Luis Ferreira
O regresso
Eles não chegaram a partir. Talvez tivessem gostado de o fazer, mas não lhes deixaram alternativa. Não permitiram que abandonassem o seu lugar de permanência. Obrigatoriamente, ficaram retidos, para o bem e para o mal, mas retidos. Simplesmente retidos.
Na inimaginável sensatez e docilidade do jovem ser humano, eis que cumprem contrafeitos, mas sensatamente a determinação que os impede de sair e ir ver a namorada, o amigo, o tio, a avó. Durante quase dois meses ficaram presos a dois mundos: ao interior e ao exterior. Parecem antagónicos e talvez o sejam, mas são duas realidades a que não puderam fugir. O mundo interior que se resume ao local onde permanecem e o exterior ao qual não têm acesso e lhes está vedado. É como se estivessem numa encruzilhada, mas sem alternativa de escolha. Quem são eles afinal?
Todos estamos a viver uma situação para a qual não estávamos preparados e nem sequer sonhávamos que pudesse vir a acontecer. Enfrentar uma tão terrível epidemia é uma obra que arrasta toda a humanidade, que a responsabiliza e não lhe deixa alternativa. Tem de participar na luta global.

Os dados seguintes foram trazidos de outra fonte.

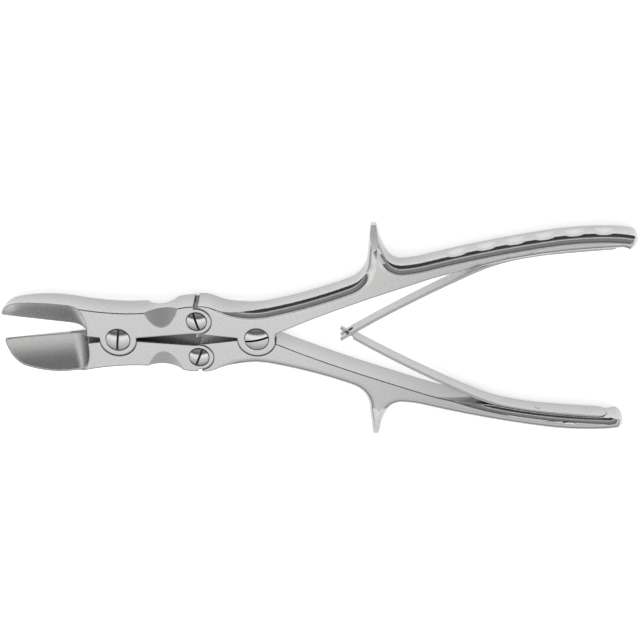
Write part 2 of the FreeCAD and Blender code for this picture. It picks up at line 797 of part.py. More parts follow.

As escolas fecharam antes da Páscoa e os alunos, retidos, não puderam continuar as aulas como costumavam. Não voltaram à escola, não voltaram a ver os colegas, os professores, os auxiliares, o espaço por onde corriam, saltavam, jogavam ou simplesmente se sentavam para ouvir a lição do mestre. Daí para a frente não saíram de suas casas. Mas um período novo surgiu nas suas vidas e tiveram de se adaptar. As aulas começaram a ser dadas por várias plataformas e eles, alunos e professores, viram as suas vidas seguirem rumos paralelos, mas totalmente diferentes do que era habitual. Ficaram todos retidos. Confinados. Presos em casa e ao computador. Por quanto tempo? Incógnita.
Depois do confinamento a que praticamente todos ficámos sujeitos, a etapa seguinte é quiçá mais ligeira, mas de igual se não maior responsabilidade. O mundo está a alargar o cerco e a permitir mais liberdade, mas a luta terá de continuar. O vírus não está vencido!
Em Portugal, o tempo de catástrofe continua, mas dia 18 de maio marca o início de uma nova etapa para toda a sociedade. Tudo vai abrir lentamente até porque a economia tem de iniciar o seu caminho de recuperação. Não acabam as aulas dadas à distância, nem o teletrabalho de quem quer que seja. As aulas continuam para os alunos mais novos e que não têm exame este ano a qualquer disciplina. Mas outros, os que têm exame a alguma disciplina, têm de regressar à escola. Vão ter aulas presenciais. Vão ver os seus professores nas salas de aula, mas sob novas orientações rigorosas e confrangedoras.
Não sei como é que se pode proibir a uma criança de dois anos, por exemplo, de estar numa sala e não brincar com os colegas, mexer nos brinquedos habituais, repartir com os amigos o que está na sala e até mesmo, impedir o tal abraço há tanto tempo esperado. Como também me custa a acreditar que, apesar de toda a sagacidade juvenil, se impeça o João de abraçar a Paula, sua namorada e que não via há dois meses. E como manter dois metros de distanciamento entre os alunos que percorrem os corredores e se dirigem para as salas de aula onde terão de cumprir esse mesmo distanciamento. Difícil. Mas a verdade é que é um primeiro passo para que tudo possa acabar bem.
O regresso é difícil. Há regressos abençoados. Há regressos esperados e costuma-se dizer que quem regressa é por bem. Pois que seja. A minha esperança é que este regresso às aulas, não traga mais um confinamento forçado que se alargue até ao final do ano e tenhamos que passar o Natal entre quatro paredes. É que já há quem diga que a segunda vaga vem em Outubro. Pode ser que até lá nos deixe dar um mergulho no nosso mar, numa qualquer costa e pisar as areias quentes onde o vírus certamente não se esconderá.